Par dessus le marché, le concert est grevé par des gestes d'incivilité notoire. A côté de nous, un trublion fume une cigarette qu'il dissimule dans son eco-cup. Interrogé sur sa conduite, il répondra : "J'en ai rien à foutre.". Face à cette courtoisie exemplaire, direction le fond de la salle. Et nous tombons là face à une fille visiblement ravagée par l'alcool, qui se déhanche avec vigueur. A priori pas de problème, mais c'est alors qu'elle se met à hurler, d'abord pendant une pause entre deux morceaux, tentant vainement de chanter le riff de "Près de toi" sur le ton de la plaisanterie. Cela empire quand elle hurle en plein morceau, pendant un passage calme. Un spectateur lui-intime de se taire, mais elle réplique, visiblement déterminée à se faire entendre... (sic) Que dire de plus, si ce n'est que cette attitude marque un profond manque de respect, pour le groupe et pour le public qui assiste au concert. 
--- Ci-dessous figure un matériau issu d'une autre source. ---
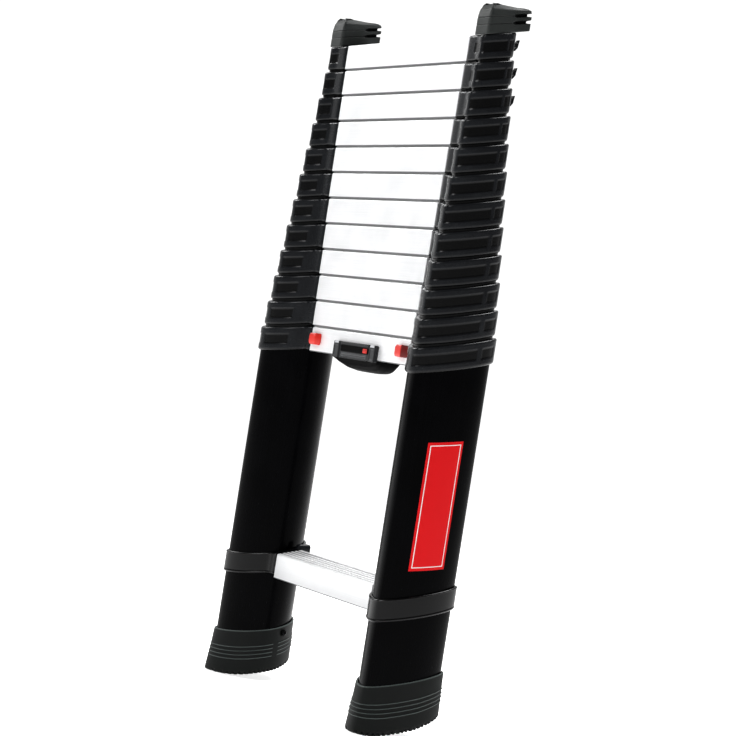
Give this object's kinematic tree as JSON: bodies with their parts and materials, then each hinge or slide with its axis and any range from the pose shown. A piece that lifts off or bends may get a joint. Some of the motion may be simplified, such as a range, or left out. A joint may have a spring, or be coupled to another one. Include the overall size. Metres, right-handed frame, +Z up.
{
  "type": "telescoping ladder",
  "caption": "Closed telescoping ladder: nested rounded-triangle tubes with collars, a tight stack of flat aluminium rungs, thumb release buttons, a clamped low rung, rubber feet and wall caps.",
  "frame": {"origin": "middle of the ladder's box, on the floor plane under the feet", "axes": "+Z up along the tubes, +X to the climber's right, -Y the climber's side, +Y the wall's side"},
  "size_m": [0.4832, 0.1152, 0.8787],
  "materials": {
    "black_tube": "black satin anodised",
    "bright_aluminium": "satin",
    "black_plastic": "fine grained",
    "grey_plastic": "fine grained",
    "rubber": "matte",
    "red_plastic": "semi-gloss",
    "label_film": "satin film",
    "steel": "zinc plated"
  },
  "bodies": {
    "base": {"outer_tube_left": "black_tube", "outer_tube_right": "black_tube", "top_collar_left": "black_plastic", "top_collar_right": "black_plastic", "rung_2": "bright_aluminium", "rung_1": "bright_aluminium", "rung_clamp_left": "black_plastic", "rung_clamp_right": "black_plastic", "foot_left": "rubber", "foot_right": "rubber", "foot_screw_left": "steel", "foot_screw_right": "steel", "centre_grip": "grey_plastic", "grip_badge": "black_plastic", "side_label": "label_film"},
    "section_3": {"stile_3_left": "black_tube", "stile_3_right": "black_tube", "rung_3": "bright_aluminium"},
    "section_4": {"stile_4_left": "black_tube", "stile_4_right": "black_tube", "rung_4": "bright_aluminium"},
    "section_5": {"stile_5_left": "black_tube", "stile_5_right": "black_tube", "rung_5": "bright_aluminium"},
    "section_6": {"stile_6_left": "black_tube", "stile_6_right": "black_tube", "rung_6": "bright_aluminium"},
    "section_7": {"stile_7_left": "black_tube", "stile_7_right": "black_tube", "rung_7": "bright_aluminium"},
    "section_8": {"stile_8_left": "black_tube", "stile_8_right": "black_tube", "rung_8": "bright_aluminium"},
    "section_9": {"stile_9_left": "black_tube", "stile_9_right": "black_tube", "rung_9": "bright_aluminium"},
    "section_10": {"stile_10_left": "black_tube", "stile_10_right": "black_tube", "rung_10": "bright_aluminium"},
    "section_11": {"stile_11_left": "black_tube", "stile_11_right": "black_tube", "rung_11": "bright_aluminium"},
    "section_12": {"stile_12_left": "black_tube", "stile_12_right": "black_tube", "rung_12": "bright_aluminium"},
    "section_13": {"stile_13_left": "black_tube", "stile_13_right": "black_tube", "rung_13": "bright_aluminium", "top_cap_left": "rubber", "top_cap_right": "rubber"},
    "button_left": {"release_button_left": "red_plastic", "lock_pin_left": "steel"},
    "button_right": {"release_button_right": "red_plastic", "lock_pin_right": "steel"}
  },
  "joints": [
    {"name": "slide_3", "type": "slide", "parent": "base", "child": "section_3", "axis": [0, 0, 1], "range_m": [0, 0.266]},
    {"name": "slide_4", "type": "slide", "parent": "section_3", "child": "section_4", "axis": [0, 0, 1], "range_m": [0, 0.266]},
    {"name": "slide_5", "type": "slide", "parent": "section_4", "child": "section_5", "axis": [0, 0, 1], "range_m": [0, 0.266]},
    {"name": "slide_6", "type": "slide", "parent": "section_5", "child": "section_6", "axis": [0, 0, 1], "range_m": [0, 0.266]},
    {"name": "slide_7", "type": "slide", "parent": "section_6", "child": "section_7", "axis": [0, 0, 1], "range_m": [0, 0.266]},
    {"name": "slide_8", "type": "slide", "parent": "section_7", "child": "section_8", "axis": [0, 0, 1], "range_m": [0, 0.266]},
    {"name": "slide_9", "type": "slide", "parent": "section_8", "child": "section_9", "axis": [0, 0, 1], "range_m": [0, 0.266]},
    {"name": "slide_10", "type": "slide", "parent": "section_9", "child": "section_10", "axis": [0, 0, 1], "range_m": [0, 0.266]},
    {"name": "slide_11", "type": "slide", "parent": "section_10", "child": "section_11", "axis": [0, 0, 1], "range_m": [0, 0.266]},
    {"name": "slide_12", "type": "slide", "parent": "section_11", "child": "section_12", "axis": [0, 0, 1], "range_m": [0, 0.266]},
    {"name": "slide_13", "type": "slide", "parent": "section_12", "child": "section_13", "axis": [0, 0, 1], "range_m": [0, 0.266]},
    {"name": "press_left", "type": "slide", "parent": "base", "child": "button_left", "axis": [1, 0, 0], "range_m": [0, 0.008], "stiffness_N_per_m": 400, "springref_m": -0.006},
    {"name": "press_right", "type": "slide", "parent": "base", "child": "button_right", "axis": [-1, 0, 0], "range_m": [0, 0.008], "stiffness_N_per_m": 400, "springref_m": -0.006}
  ]
}
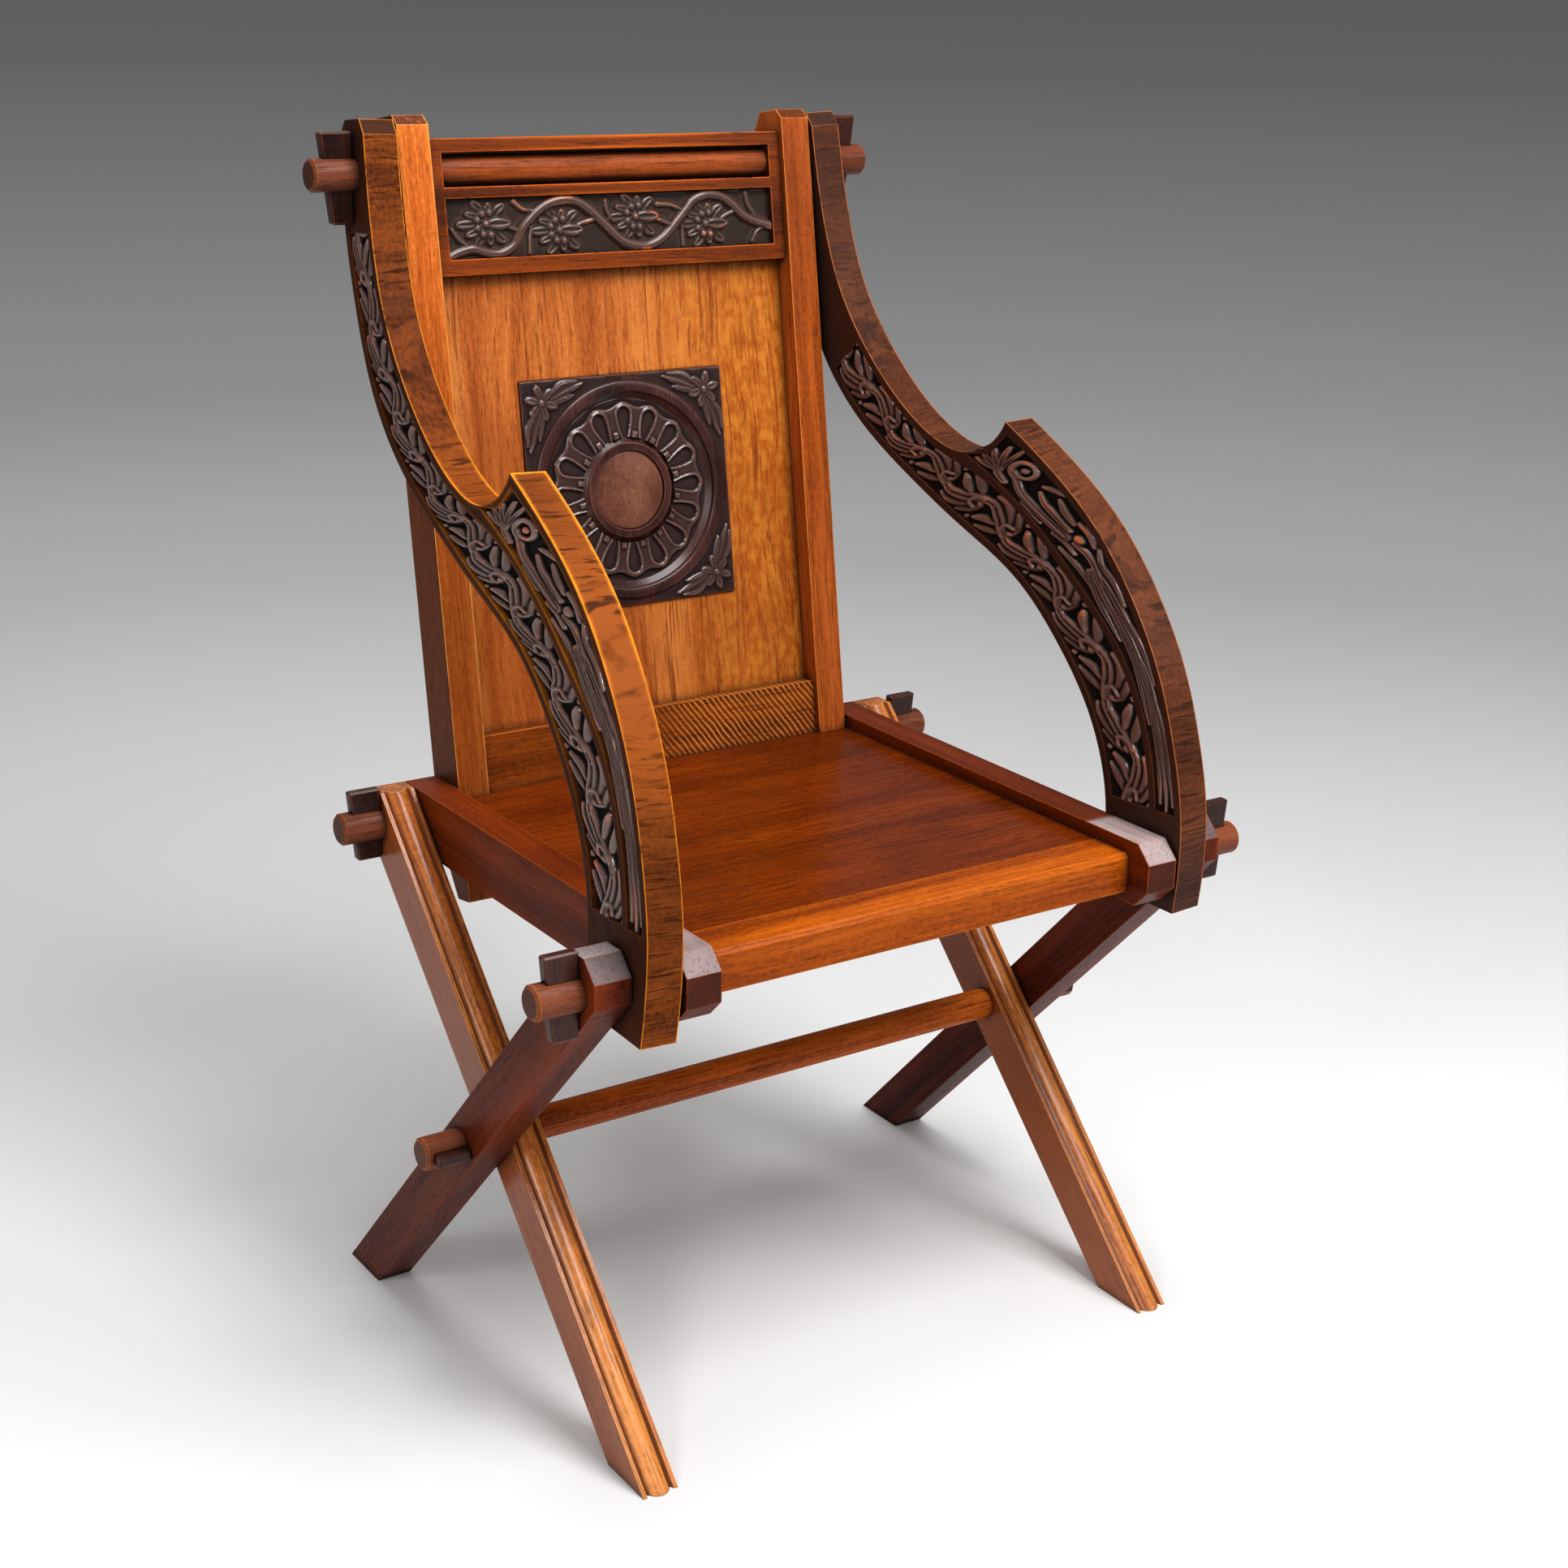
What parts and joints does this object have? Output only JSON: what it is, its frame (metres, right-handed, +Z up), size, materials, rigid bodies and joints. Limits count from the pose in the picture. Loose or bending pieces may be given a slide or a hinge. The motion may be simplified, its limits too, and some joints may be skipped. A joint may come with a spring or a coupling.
{
  "type": "pegged x-frame armchair",
  "caption": "Carved oak armchair with crossed legs in the side planes, sweeping arms and a panel back, threaded on round cross members and held by wedge keys.",
  "frame": {"origin": "on the floor, below the middle of the chair's box", "axes": "+Z up, -Y the front of the chair, +X the sitter's left"},
  "size_m": [0.616, 0.5024, 0.8981],
  "materials": {
    "plain_oak": "polished oak of the stiles and rails",
    "panel_oak": "figured oak of the back panel, orange brown, satin polish",
    "seat_oak": "rich brown oak seat, glossy polish",
    "carved_oak": "dark carved oak with rubbed edges",
    "arm_oak": "dark red brown oak of the arms with near black carved grounds",
    "leg_oak": "dark polished oak of the legs",
    "rod_oak": "turned oak rods with worn ends",
    "key_oak": "very dark oak keys with worn edges",
    "boss": "plain mottled red brown boss, glossy"
  },
  "bodies": {
    "frame": {"back_stile_left": "plain_oak", "back_stile_right": "plain_oak", "top_rail": "carved_oak", "back_bottom_rail": "plain_oak", "back_panel": "panel_oak", "carved_tile": "carved_oak", "tile_boss": "boss", "seat_side_rail_left": "plain_oak", "seat_side_rail_right": "plain_oak", "seat_front_rail": "plain_oak", "seat_rear_rail": "plain_oak", "seat_panel": "seat_oak", "inner_leg_left": "leg_oak", "inner_leg_right": "leg_oak", "outer_leg_left": "leg_oak", "outer_leg_right": "leg_oak", "stretcher": "plain_oak", "arm_left": "arm_oak", "arm_right": "arm_oak", "top_rod": "rod_oak", "rear_rod": "rod_oak"},
    "top_key_left": {"top_key_left": "key_oak"},
    "top_key_right": {"top_key_right": "key_oak"},
    "front_key_left": {"front_key_left": "key_oak"},
    "front_key_right": {"front_key_right": "key_oak"},
    "rear_key_left": {"rear_key_left": "key_oak"},
    "rear_key_right": {"rear_key_right": "key_oak"},
    "cross_key_left": {"cross_key_left": "key_oak"},
    "cross_key_right": {"cross_key_right": "key_oak"}
  },
  "joints": [
    {"name": "top_key_left_draw", "type": "slide", "parent": "frame", "child": "top_key_left", "axis": [0, 0, 1], "range_m": [0, 0.046]},
    {"name": "top_key_right_draw", "type": "slide", "parent": "frame", "child": "top_key_right", "axis": [0, 0, 1], "range_m": [0, 0.051]},
    {"name": "front_key_left_draw", "type": "slide", "parent": "frame", "child": "front_key_left", "axis": [0, 0, 1], "range_m": [0, 0.044]},
    {"name": "front_key_right_draw", "type": "slide", "parent": "frame", "child": "front_key_right", "axis": [0, 0, 1], "range_m": [0, 0.046]},
    {"name": "rear_key_left_draw", "type": "slide", "parent": "frame", "child": "rear_key_left", "axis": [0, 0, 1], "range_m": [0, 0.042]},
    {"name": "rear_key_right_draw", "type": "slide", "parent": "frame", "child": "rear_key_right", "axis": [0, 0, 1], "range_m": [0, 0.042]},
    {"name": "cross_key_left_draw", "type": "slide", "parent": "frame", "child": "cross_key_left", "axis": [0, -1, 0], "range_m": [0, 0.038]},
    {"name": "cross_key_right_draw", "type": "slide", "parent": "frame", "child": "cross_key_right", "axis": [0, -1, 0], "range_m": [0, 0.033]}
  ]
}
"Children of The Eye" est joué vraiment plus rapidement que la version studio, et c'est dommage, car le morceau y perd en lourdeur et en impact. L'adrénaline revient sur "Thurifer", un morceau qui fait un retour épisodique dans les sets du groupe depuis l'année dernière, Paris ayant eu droit à "Aorte" à la place. La dynamique de ce morceau est différente de celle des autres pièces du concert, et entendre une chanson plus rare apporte un peu de fraîcheur par rapport aux derniers passages en France de la formation. Autre nouveauté, "Nowena" est jouée en entier, avec sa belle introduction guitare/chant clair, avant un nouvel assaut distordu. Au fond de la salle, le son est nettement meilleur, donnant aux guitares tout leur pouvoir contondant, permettant donc à la version abregée de "Terziele" et surtout "Am Kreuz", de prendre une dimension dantesque. Amenra frappe fort et dur, et n'aura, une nouvelle fois, pas déçu. On ne peut pas en dire autant d'une partie du public.